Other information included profiles of students with special health-risk conditions (such as hemophilia) -- complete with photos and full names. There were several class grade reports from teachers. The Weekly also confirmed that the same information was available through classroom computers.

Neither the computer on which they were stored (along with miscellaneous non-sensitive information) nor the files themselves had even the most rudimentary password protection.

Importantly, official student records and personnel information in district computers were apparently protected, and there is no evidence of any especial vulnerability of district computers to illegal access.

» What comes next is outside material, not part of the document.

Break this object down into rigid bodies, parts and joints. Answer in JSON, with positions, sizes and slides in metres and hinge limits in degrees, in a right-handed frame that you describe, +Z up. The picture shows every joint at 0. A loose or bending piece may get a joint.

The district immediately shut down the system after being notified by the Weekly about the sensitive information: "That thing went down faster than you can say, 'Shut the door,'" Superintendent Mary Frances Callan said of the reaction after Metz revealed her findings to the district's technology director, Marie Scigliano, last Wednesday afternoon.

But what happened next is almost as disturbing as discovering the unprotected files: After slamming the system shut the district announced in an e-mail to staff and teachers that a "security breach" had occurred. Word spread that a Weekly reporter had "hacked" into school computers and that she had gotten into a classroom (one report said "broken into" -- untrue) to get to a classroom computer.

This attempt is a blatant and silly attempt to deflect responsibility for a serious failure by school district administrators to ensure that privacy laws and its own policies were followed.

Ironically, the Palo Alto school board just adopted a new computer-use/security policy on June 10, a project spearheaded by board member John Tuomy and Scigliano.

Instead of blaming the Weekly for investigating whether district computers were secure, district officials should be asking how it could happen that an outrageous breach of student privacy could have occurred and gone undetected for some time.

Scigliano told the Weekly they had been aware of security concerns relating to wireless connections for months, although clearly they did not know of the precise documents sitting there. The open "General" file was used, she said, for teachers and staff to transfer documents between district computers and home computers -- as they are not allowed behind-the-firewall access from home, again ironically, for security reasons.

This incident at the very least demonstrates an alarming lack of security training and poor monitoring of shared-computer spaces. If the district wants to have wireless systems available to students, they should be password-protected, at a minimum. Sensitive documents should be individually protected and stored only in secure locations behind a firewall.

These are basics of computer-security, not cutting-edge practices, and the district has no valid excuse for configuring its shared-file system the way it did. The district now insists that the system is secure and the public need not be concerned.

The security policies do in fact sound adequate, and the district is planning to install more sophisticated software this summer, Scigliano and Callan noted.

The policy, Scigliano said, specifies "multiple levels of security based upon the degree of the risk factor for network intrusion and compromise. We use industry-standard methods of providing data security such as, but not limited to, passwords, firewalls, intrusion detection, encryption or authentication to prevent unauthorized use, access or distribution of PAUSD data. Our policy requires strong authentication for access to district resources from outside the PAUSD network."

Yet something failed. It would be one thing if it were just a matter of some grade reports lying around. Finding a student's psychological evaluation (not read by the Weekly) and special health conditions with photos of other students is far more serious.

Doubts raised by discovering such documents -- essentially on a virtual table in open district offices, as Callan described it -- is alarming enough that it warrants a full investigation, the core of which should be an independent computer-security expert.

Parents, students, teachers and administrators alike deserve to know their system is as secure, both technically and in terms of safeguards against human error, as it can possibly be made.